Der klagende Wohnungseigentümer erhebt Anfechtungsklage gegen den Beschluss über die Bestellung des Verwalters und 2 Negativbeschlüsse. Bezüglich der Verwalterbestellung ist seine Klage erfolgreich, im Übrigen wird sie abgewiesen. Das Amtsgericht erlegt dem Wohnungseigentümer die Verfahrenskosten zu 10 % auf, der beklagten Gemeinschaft der Wohnungseigentümer zu 90 %. Diese legt Berufung ein. Die Berufung ist erfolglos. Das Landgericht erlegt nunmehr in seiner Kostenentscheidung dem ursprünglich klagenden Wohnungseigentümer 30 % der Verfahrenskosten auf und der beklagten Gemeinschaft der Wohnungseigentümer, also der Berufungsführerin, 70 %.

Rechtsmittel in der Hauptsache sind nicht mehr gegeben. Gegen die fehlerhafte Kostenentscheidung des Berufungsgerichts kann sich der klagende Wohnungseigentümer lediglich noch mit der Verfassungsbeschwerde zur Wehr setzen. Aus deren Subsidiarität folgt allerdings wiederum, dass zuvor wirklich alles Denkbare unternommen wird, um eine Korrektur der fehlerhaften Entscheidung herbeizuführen. Es sind also durchaus auch übergesetzliche, also im Gesetz nicht geregelte, Maßnahmen zu ergreifen, um eine entsprechende Korrektur herbeiführen zu können. Vor Erhebung der Verfassungsbeschwerde hat der Wohnungseigentümer also eine Gehörsrüge nach § 321a ZPO an das Landgericht zu richten, um diesem Gelegenheit zur Korrektur seiner Entscheidung zu ermöglichen.

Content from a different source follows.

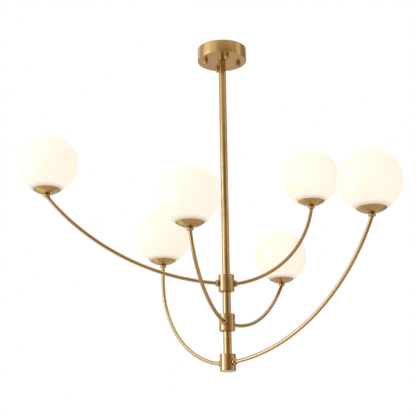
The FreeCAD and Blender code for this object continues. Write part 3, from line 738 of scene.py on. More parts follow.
@dataclass(frozen=True)
class Mottled:
    """A finish that has a grain of its own but no direction, seen on small or hidden pieces."""

    name: str
    colour: str
    other_colour: str
    roughness: float
    roughness_swing: float = 0.06
    metallic: float = 0.0
    spot: float = 4.0 * MM
    detail: float = 4.0
    relief: float = 0.01 * MM
    relief_strength: float = 0.3
    tone_range: Point = (0.35, 0.65)
    coat: float = 0.0
    sheen: float = 0.0

    def material(self) -> Material:
        """Makes the finish's material.

        Returns:
            The material.
        """
        made, tree = blank(self.name)
        place = add(tree, "ShaderNodeTexCoord").outputs["Object"]
        grain = add(
            tree,
            "ShaderNodeTexNoise",
            {"Vector": place, "Scale": 1 / self.spot, "Detail": self.detail},
        )
        low, high = self.tone_range
        share = add(
            tree, "ShaderNodeMapRange", {"Value": grain, "From Min": low, "From Max": high}
        )
        tint = add(
            tree,
            "ShaderNodeMix",
            {0: share, 6: linear(self.colour), 7: linear(self.other_colour)},
            data_type="RGBA",
        )
        gloss = add(
            tree,
            "ShaderNodeMapRange",
            {
                "Value": share,
                "To Min": self.roughness - self.roughness_swing,
                "To Max": self.roughness + self.roughness_swing,
            },
        )
        bump = add(
            tree,
            "ShaderNodeBump",
            {"Height": grain, "Strength": self.relief_strength, "Distance": self.relief},
        )
        shader = add(
            tree,
            "ShaderNodeBsdfPrincipled",
            {
                "Base Color": tint.outputs[2],
                "Metallic": self.metallic,
                "Roughness": gloss,
                "Normal": bump,
                "Coat Weight": self.coat,
                "Sheen Weight": self.sheen,
            },
        )
        add(tree, "ShaderNodeOutputMaterial", {"Surface": shader})
        return made


@dataclass(frozen=True)
class OpalGlass:
    """Blown opal glass, with a glow painted on it in place of the warm lamp's light from inside.

    Its milky body hides the lamp and glows evenly: the glow is emission painted on the glass, not
    light from the bulb. It is painted dimmer and a little warmer in the last stretch above the
    dish, a painted shade for the holder keeping the light out. The skin outside has a soft gloss.
    """

    name: str = "opal glass blown and fire polished"
    colour: str = "#F7EFE0"
    milk: str = "#F3E9D6"
    roughness: float = 0.3
    specular: float = 0.25
    ior: float = 1.5
    cloud: float = 40.0 * MM
    cloud_detail: float = 1.0
    tone_range: Point = (0.3, 0.7)
    # painted glow: emission colours and strengths that stand in for the bulb's light; the low
    # colour and share are painted shade, from hidden to shaded above the dish
    painted_glow_high: str = "#FFF2E2"
    painted_shade_glow: str = "#FFEFDE"
    strength: float = 0.63
    painted_shade_share: float = 0.35
    hidden: float = 6.0 * MM
    shaded: float = 28.0 * MM

    def material(self) -> Material:
        """Makes the finish's material.

        Returns:
            The material.
        """
        made, tree = blank(self.name)
        place = add(tree, "ShaderNodeTexCoord").outputs["Object"]
        # the gather of the blown glass is never quite even: soft clouds in the milk
        clouds = add(
            tree,
            "ShaderNodeTexNoise",
            {"Vector": place, "Scale": 1 / self.cloud, "Detail": self.cloud_detail},
        )
        low, high = self.tone_range
        share = add(
            tree, "ShaderNodeMapRange", {"Value": clouds, "From Min": low, "From Max": high}
        )
        tint = add(
            tree,
            "ShaderNodeMix",
            {0: share, 6: linear(self.milk), 7: linear(self.colour)},
            data_type="RGBA",
        )
        # painted shade: the painted glow rises from dim behind the dish's rim to full at the first
        # free stretch of the globe
        mapped = add(tree, "ShaderNodeUVMap", uv_map=UV_NAME)
        along = add(tree, "ShaderNodeSeparateXYZ", {0: mapped}).outputs["Y"]
        painted_shade_rise = add(
            tree,
            "ShaderNodeMapRange",
            {"Value": along, "From Min": self.hidden, "From Max": self.shaded},
            interpolation_type="SMOOTHSTEP",
        )
        painted_glow_tint = add(
            tree,
            "ShaderNodeMix",
            {0: painted_shade_rise, 6: linear(self.painted_shade_glow), 7: linear(self.painted_glow_high)},
            data_type="RGBA",
        )
        painted_glow_strength = add(
            tree,
            "ShaderNodeMapRange",
            {
                "Value": painted_shade_rise,
                "To Min": self.strength * self.painted_shade_share,
                "To Max": self.strength,
            },
        )
        # the painted glow and its painted shade go into the glass as emission
        shader = add(
            tree,
            "ShaderNodeBsdfPrincipled",
            {
                "Base Color": tint.outputs[2],
                "Roughness": self.roughness,
                "IOR": self.ior,
                "Specular IOR Level": self.specular,
                "Emission Color": painted_glow_tint.outputs[2],
                "Emission Strength": painted_glow_strength,
            },
        )
        add(tree, "ShaderNodeOutputMaterial", {"Surface": shader})
        return made


def once(finish: Brushed | Mottled | OpalGlass) -> Material:
    """Makes a dataclass field that is filled with a finish's material.

    Args:
        finish: the finish.

    Returns:
        The field.
    """
    return field(default_factory=finish.material)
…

Erst wenn auch dieser Weg nicht zum Ziel führt, kann Verfassungsbeschwerde erhoben werden.

Nach § 93 Abs. 1 Satz 1 BVerfGG ist die Verfassungsbeschwerde binnen eines Monats zu erheben und zu begründen. Die Frist beginnt mit der Zustellung oder formlosen Mitteilung der in vollständiger Form abgefassten Entscheidung, die angegriffen werden soll. Anwaltszwang besteht nicht.